Dentre elas, uma de grande importância foi sobre cotas, com uma primeira proposta a favor das cotas e reparações, conforme as teses do MTL e “Uma luta de Raça e Classe” (que foi vitoriosa), e uma segunda, apresentada pelo Coletivo Comunista Internacional, defendendo que a Conlutas não deve lutar por cotas, mas pelo fim do vestibular.

A defesa de cotas, inserida na luta por reparações sociais e na luta pelo não-pagamento da dívida externa como forma de financiamento destes projetos, foi feita por Crispim, do MTL, e Ana Vera, do PSTU que destacou: “nosso projeto não exclui a defesa do fim do vestibular ou a completa mudança da estrutura das universidades para colocá-las a serviço dos trabalhadores. Pelo contrário. O que queremos é, juntamente com a defesa dessa justa reivindicação do movimento negro, discutir que ela é insuficiente e que é preciso avançar em direção ao um projeto de ruptura com o sistema”.

“Eu sou negro, trabalhador!Movimento unificado pra acabar com o opressor”
Depois das polêmicas e votações, o evento teve um encerramento que emocionou os participantes. Julinho, do MTL, fez uma saudação final da tese, dizendo que nos últimos anos, “houve um silenciamento de um setor do movimento negro e construir este encontro foi uma grande vitória”. Uma constatação que também ecoou na saudação de Elias, da tese “Uma luta de Raça e Classe”: “estamos construindo um quilombo do século XXI aqui neste Encontro”.

Um quilombo que tomou forma na proposta de um manifesto, aprovado, por unanimidade e de pé, pelos participantes do Encontro. Um dos motivos centrais da empolgação que tomou o plenário neste momento foi o chamado à construção de um movimento negro independente, classista, anti-capitalista e de oposição ao governo Lula.

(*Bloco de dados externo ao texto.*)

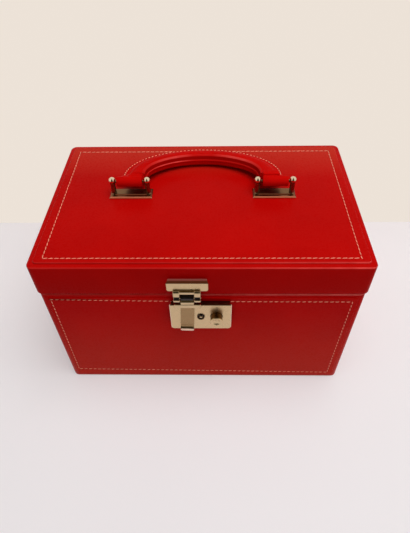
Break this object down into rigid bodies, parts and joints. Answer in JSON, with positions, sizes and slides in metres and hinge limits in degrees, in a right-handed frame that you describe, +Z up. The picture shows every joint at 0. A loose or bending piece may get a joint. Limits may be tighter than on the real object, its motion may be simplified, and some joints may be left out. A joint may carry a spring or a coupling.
{
  "type": "travel jewelry box",
  "caption": "Hard leather-covered travel jewelry box with a hinged lid, a folding arched handle, a hasp lock with a push button, and a lift-out tray.",
  "frame": {"origin": "centre of the underside of the base panel", "axes": "+X to the right as the lock is faced, +Y to the back, +Z up"},
  "size_m": [0.244, 0.1691, 0.1649],
  "materials": {
    "leather": "smooth red leather with a fine grain, pale thread stitching",
    "suede": "soft suede lining",
    "board": "bare light wood, covered on both sides",
    "gilt_metal": "polished pale gilt plating",
    "spring_steel": "plain steel",
    "mirror": "silvered glass"
  },
  "bodies": {
    "case": {"front_board": "board", "back_board": "board", "left_board": "board", "right_board": "board", "bottom_board": "board", "body_wrap": "leather", "base_panel": "leather", "front_panel": "leather", "back_panel": "leather", "left_panel": "leather", "right_panel": "leather", "liner_front": "suede", "liner_back": "suede", "liner_left": "suede", "liner_right": "suede", "floor_pad": "suede", "lower_divider": "suede", "tray_ledges": "suede", "lock_plate": "gilt_metal", "lock_case": "gilt_metal", "lock_screws": "gilt_metal", "bolt_spring": "spring_steel", "hinge_lower_leaves": "gilt_metal", "hinge_pins": "gilt_metal", "hinge_lower_screws": "gilt_metal"},
    "tray": {"tray_base": "suede", "tray_frame": "suede", "tray_dividers": "suede", "ring_rolls": "suede", "tray_pads": "suede", "tray_ribbons": "leather"},
    "lid": {"lid_front_board": "board", "lid_back_board": "board", "lid_left_board": "board", "lid_right_board": "board", "lid_top_board": "board", "lid_wrap": "leather", "lid_top_panel": "leather", "lid_lining": "suede", "mirror_frame": "leather", "mirror_glass": "mirror", "hinge_upper_leaves": "gilt_metal", "hinge_upper_screws": "gilt_metal", "hasp_bar": "gilt_metal", "hasp_bracket": "gilt_metal", "hasp_pin": "gilt_metal", "lid_screws": "gilt_metal", "left_handle_mount": "gilt_metal", "right_handle_mount": "gilt_metal", "handle_bars": "gilt_metal"},
    "handle": {"handle_grip": "leather", "handle_core": "spring_steel", "handle_loops": "leather"},
    "hasp": {"hasp_strap": "gilt_metal", "hasp_staple": "gilt_metal"},
    "button": {"push_button": "gilt_metal"},
    "bolt": {"latch_bolt": "gilt_metal"},
    "key": {"key_cam": "gilt_metal"}
  },
  "joints": [
    {"name": "lid_hinge", "type": "hinge", "parent": "case", "child": "lid", "pos_m": [0, 0.0797, 0.118], "axis": [-1, 0, 0], "range_deg": [0, 98]},
    {"name": "handle_pivot", "type": "hinge", "parent": "lid", "child": "handle", "pos_m": [0, 0.0032, 0.1606], "axis": [1, 0, 0], "range_deg": [0, 196.8]},
    {"name": "hasp_hinge", "type": "hinge", "parent": "lid", "child": "hasp", "pos_m": [-0.0102, -0.0811, 0.1202], "axis": [-1, 0, 0], "range_deg": [0, 110]},
    {"name": "button_press", "type": "slide", "parent": "case", "child": "button", "axis": [0, 1, 0], "range_m": [0, 0.002], "stiffness_N_per_m": 800, "springref_m": -0.0005},
    {"name": "bolt_slide", "type": "slide", "parent": "case", "child": "bolt", "axis": [1, 0, 0], "range_m": [0, 0.002], "deforming": ["bolt_spring"]},
    {"name": "key_turn", "type": "hinge", "parent": "case", "child": "key", "pos_m": [-0.0007, -0.079, 0.0978], "axis": [0, 1, 0], "range_deg": [-90, 0]},
    {"name": "tray_lift", "type": "slide", "parent": "case", "child": "tray", "axis": [0, 0, 1], "range_m": [0, 0.012]}
  ],
  "couplings": [
    {"joint": "bolt_slide", "follows": "button_press", "ratio": 1}
  ]
}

Este manifesto conclama todos os ativistas e movimentos anti-racistas a discutir o programa e o plano de lutas votados no Encontro, com o objetivo de que, até o próximo congresso da Conlutas, em 2008, seja possível dar uma forma organizativa a este movimento, bem como definir um programa comum, a partir das discussões que sejam realizada até lá.